Source data:

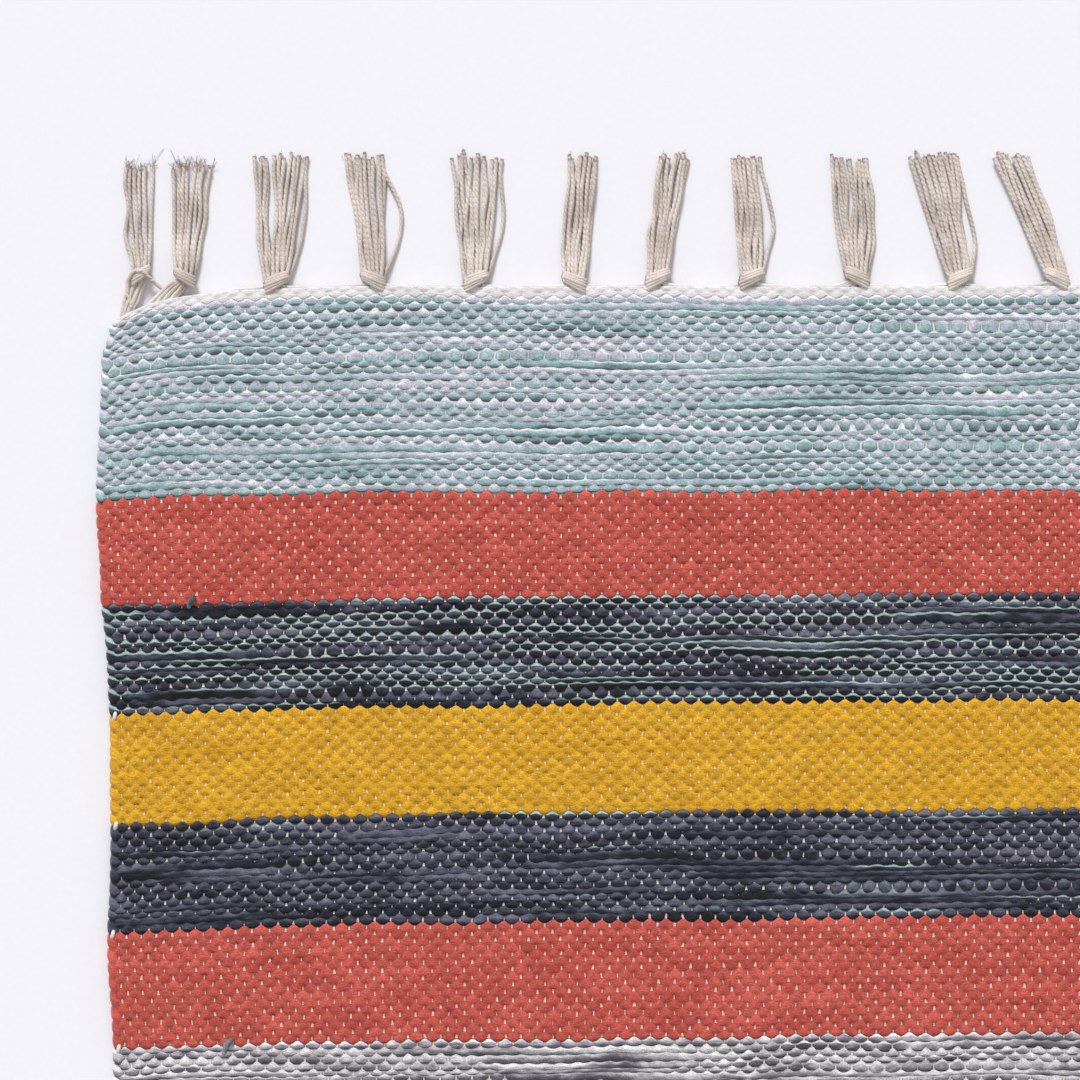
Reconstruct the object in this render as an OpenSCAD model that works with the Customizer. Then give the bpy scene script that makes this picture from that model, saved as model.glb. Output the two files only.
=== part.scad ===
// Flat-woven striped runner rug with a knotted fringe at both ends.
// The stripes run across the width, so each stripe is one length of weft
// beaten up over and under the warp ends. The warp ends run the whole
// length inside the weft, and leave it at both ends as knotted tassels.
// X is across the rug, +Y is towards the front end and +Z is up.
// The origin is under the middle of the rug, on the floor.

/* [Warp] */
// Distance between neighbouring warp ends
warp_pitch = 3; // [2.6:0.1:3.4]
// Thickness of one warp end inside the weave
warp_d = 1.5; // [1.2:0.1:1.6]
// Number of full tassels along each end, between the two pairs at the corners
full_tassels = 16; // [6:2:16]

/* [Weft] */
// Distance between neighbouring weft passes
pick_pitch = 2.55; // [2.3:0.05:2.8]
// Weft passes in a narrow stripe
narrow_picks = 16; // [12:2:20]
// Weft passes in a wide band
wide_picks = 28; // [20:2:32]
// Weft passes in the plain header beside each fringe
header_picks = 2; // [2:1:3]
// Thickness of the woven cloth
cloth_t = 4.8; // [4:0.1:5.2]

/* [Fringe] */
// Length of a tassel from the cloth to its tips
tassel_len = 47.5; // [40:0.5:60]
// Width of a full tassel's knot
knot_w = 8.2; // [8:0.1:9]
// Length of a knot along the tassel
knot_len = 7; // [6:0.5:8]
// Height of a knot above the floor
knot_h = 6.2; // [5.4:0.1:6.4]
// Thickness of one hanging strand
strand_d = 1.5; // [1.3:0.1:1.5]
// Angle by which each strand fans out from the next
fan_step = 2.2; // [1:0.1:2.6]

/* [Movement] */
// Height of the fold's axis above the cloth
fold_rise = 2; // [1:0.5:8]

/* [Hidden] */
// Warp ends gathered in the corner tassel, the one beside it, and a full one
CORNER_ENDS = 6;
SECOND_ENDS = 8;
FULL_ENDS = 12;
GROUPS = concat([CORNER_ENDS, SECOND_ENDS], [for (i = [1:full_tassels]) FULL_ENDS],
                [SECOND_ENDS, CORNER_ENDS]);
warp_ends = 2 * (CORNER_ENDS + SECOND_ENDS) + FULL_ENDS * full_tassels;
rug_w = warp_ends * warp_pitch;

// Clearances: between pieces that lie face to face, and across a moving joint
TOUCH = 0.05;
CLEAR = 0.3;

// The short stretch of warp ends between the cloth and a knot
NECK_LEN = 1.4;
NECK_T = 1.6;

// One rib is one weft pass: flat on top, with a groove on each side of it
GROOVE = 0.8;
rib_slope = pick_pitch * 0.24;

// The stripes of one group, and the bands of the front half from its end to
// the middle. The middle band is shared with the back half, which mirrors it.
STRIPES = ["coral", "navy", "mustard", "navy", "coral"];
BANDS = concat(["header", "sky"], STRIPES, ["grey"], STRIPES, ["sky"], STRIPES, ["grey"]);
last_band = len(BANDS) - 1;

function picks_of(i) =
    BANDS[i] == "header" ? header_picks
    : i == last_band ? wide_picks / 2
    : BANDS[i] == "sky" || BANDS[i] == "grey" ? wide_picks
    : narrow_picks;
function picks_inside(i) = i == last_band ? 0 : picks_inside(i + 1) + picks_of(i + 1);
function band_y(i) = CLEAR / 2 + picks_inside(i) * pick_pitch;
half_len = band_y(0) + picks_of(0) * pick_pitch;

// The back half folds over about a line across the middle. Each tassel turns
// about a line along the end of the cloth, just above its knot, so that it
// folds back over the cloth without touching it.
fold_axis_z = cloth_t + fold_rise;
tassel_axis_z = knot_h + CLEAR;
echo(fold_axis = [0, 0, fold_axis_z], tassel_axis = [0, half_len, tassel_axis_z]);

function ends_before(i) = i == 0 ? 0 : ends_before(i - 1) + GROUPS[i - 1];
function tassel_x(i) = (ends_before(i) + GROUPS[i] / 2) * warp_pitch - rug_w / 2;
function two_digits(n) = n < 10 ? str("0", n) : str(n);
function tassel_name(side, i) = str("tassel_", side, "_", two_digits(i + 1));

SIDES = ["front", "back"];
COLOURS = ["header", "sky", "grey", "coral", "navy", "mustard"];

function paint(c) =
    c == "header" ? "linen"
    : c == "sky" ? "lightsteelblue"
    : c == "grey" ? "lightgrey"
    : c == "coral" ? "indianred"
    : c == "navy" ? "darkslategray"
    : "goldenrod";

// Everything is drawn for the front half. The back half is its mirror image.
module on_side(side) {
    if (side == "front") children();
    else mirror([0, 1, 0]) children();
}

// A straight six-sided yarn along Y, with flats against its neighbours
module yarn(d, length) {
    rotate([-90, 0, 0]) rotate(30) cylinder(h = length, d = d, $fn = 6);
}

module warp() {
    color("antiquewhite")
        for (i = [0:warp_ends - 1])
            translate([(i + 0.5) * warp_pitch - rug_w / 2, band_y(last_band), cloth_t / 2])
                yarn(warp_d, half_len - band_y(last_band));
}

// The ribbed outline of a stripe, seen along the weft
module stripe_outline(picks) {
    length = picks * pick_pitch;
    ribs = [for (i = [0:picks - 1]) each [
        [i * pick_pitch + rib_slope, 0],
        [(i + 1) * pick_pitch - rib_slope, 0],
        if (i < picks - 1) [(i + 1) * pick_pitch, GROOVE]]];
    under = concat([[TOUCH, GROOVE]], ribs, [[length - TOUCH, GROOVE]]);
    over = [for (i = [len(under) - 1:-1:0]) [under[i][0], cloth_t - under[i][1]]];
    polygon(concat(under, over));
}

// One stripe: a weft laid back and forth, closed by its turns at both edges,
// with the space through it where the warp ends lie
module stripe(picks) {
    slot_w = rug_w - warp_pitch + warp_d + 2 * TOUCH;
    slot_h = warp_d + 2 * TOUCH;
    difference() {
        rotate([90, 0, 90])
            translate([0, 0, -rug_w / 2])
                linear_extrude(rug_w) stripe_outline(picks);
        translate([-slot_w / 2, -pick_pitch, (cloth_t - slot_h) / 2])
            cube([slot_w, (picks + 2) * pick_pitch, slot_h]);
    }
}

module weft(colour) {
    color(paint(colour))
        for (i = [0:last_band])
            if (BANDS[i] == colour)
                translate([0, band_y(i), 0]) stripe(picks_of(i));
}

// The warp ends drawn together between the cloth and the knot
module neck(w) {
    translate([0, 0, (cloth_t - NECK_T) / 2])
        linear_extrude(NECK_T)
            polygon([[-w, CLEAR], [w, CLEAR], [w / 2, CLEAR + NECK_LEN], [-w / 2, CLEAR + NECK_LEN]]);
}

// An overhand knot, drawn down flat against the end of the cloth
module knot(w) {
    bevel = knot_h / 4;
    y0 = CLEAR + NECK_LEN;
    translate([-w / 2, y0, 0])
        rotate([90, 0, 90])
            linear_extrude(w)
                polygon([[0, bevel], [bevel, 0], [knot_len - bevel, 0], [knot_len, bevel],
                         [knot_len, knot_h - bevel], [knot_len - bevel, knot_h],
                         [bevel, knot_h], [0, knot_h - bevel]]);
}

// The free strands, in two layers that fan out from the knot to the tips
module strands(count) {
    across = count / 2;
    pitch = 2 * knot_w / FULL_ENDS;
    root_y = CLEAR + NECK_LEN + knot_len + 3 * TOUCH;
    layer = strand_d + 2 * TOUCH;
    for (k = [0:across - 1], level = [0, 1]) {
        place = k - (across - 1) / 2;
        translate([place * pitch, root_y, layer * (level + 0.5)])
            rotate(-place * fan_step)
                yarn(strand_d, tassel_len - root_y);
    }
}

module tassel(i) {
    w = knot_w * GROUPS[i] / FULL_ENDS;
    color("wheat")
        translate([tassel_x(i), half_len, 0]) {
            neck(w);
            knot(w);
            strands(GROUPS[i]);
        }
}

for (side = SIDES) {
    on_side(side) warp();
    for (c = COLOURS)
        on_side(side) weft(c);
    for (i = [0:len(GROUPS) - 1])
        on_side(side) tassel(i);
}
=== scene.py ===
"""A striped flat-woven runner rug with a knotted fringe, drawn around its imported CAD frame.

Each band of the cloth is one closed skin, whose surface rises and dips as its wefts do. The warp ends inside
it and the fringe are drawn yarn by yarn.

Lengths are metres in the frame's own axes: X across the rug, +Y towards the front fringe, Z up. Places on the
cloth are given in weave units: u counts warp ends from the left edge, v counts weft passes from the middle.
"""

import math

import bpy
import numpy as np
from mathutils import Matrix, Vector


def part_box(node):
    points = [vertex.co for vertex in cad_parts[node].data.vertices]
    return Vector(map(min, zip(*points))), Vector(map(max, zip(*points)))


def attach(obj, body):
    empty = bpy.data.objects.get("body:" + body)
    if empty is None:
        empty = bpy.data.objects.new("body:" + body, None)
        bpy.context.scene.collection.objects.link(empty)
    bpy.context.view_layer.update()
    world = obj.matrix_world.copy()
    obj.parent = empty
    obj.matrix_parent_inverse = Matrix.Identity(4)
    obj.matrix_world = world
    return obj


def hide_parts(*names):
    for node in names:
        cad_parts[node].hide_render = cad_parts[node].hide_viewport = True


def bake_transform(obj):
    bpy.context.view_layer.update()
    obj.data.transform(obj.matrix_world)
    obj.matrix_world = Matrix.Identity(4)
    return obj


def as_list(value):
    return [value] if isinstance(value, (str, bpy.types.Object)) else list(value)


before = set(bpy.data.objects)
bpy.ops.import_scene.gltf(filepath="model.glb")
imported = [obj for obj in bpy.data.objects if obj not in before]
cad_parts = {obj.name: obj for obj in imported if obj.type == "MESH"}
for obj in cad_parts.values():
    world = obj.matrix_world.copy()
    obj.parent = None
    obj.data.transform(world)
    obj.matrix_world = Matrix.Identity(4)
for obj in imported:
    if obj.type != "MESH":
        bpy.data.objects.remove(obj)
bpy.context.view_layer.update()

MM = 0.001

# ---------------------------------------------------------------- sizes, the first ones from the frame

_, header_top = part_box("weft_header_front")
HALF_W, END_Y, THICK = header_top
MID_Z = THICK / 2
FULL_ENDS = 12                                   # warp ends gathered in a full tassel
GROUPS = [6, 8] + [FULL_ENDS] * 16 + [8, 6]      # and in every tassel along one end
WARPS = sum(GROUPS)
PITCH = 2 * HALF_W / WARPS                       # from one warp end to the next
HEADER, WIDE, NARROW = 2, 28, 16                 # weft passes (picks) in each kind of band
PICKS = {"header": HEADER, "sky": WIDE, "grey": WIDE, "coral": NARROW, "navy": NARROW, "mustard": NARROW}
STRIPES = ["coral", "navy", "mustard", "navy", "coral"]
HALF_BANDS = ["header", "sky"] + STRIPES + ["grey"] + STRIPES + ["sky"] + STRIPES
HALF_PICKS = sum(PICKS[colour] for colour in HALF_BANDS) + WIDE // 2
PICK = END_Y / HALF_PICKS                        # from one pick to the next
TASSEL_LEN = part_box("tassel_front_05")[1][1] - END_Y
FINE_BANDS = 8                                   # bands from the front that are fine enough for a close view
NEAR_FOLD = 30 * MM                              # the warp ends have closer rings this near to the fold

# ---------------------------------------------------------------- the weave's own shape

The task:
Transcribe each line of the data above, unaltered, from the one where "for (side = SIDES)" appears to the one where "bpy.context.scene.collection.objects.link(empty)" appears, inclusive of both.

Answer below:
for (side = SIDES) {
    on_side(side) warp();
    for (c = COLOURS)
        on_side(side) weft(c);
    for (i = [0:len(GROUPS) - 1])
        on_side(side) tassel(i);
}
=== scene.py ===
"""A striped flat-woven runner rug with a knotted fringe, drawn around its imported CAD frame.

Each band of the cloth is one closed skin, whose surface rises and dips as its wefts do. The warp ends inside
it and the fringe are drawn yarn by yarn.

Lengths are metres in the frame's own axes: X across the rug, +Y towards the front fringe, Z up. Places on the
cloth are given in weave units: u counts warp ends from the left edge, v counts weft passes from the middle.
"""

import math

import bpy
import numpy as np
from mathutils import Matrix, Vector


def part_box(node):
    points = [vertex.co for vertex in cad_parts[node].data.vertices]
    return Vector(map(min, zip(*points))), Vector(map(max, zip(*points)))


def attach(obj, body):
    empty = bpy.data.objects.get("body:" + body)
    if empty is None:
        empty = bpy.data.objects.new("body:" + body, None)
        bpy.context.scene.collection.objects.link(empty)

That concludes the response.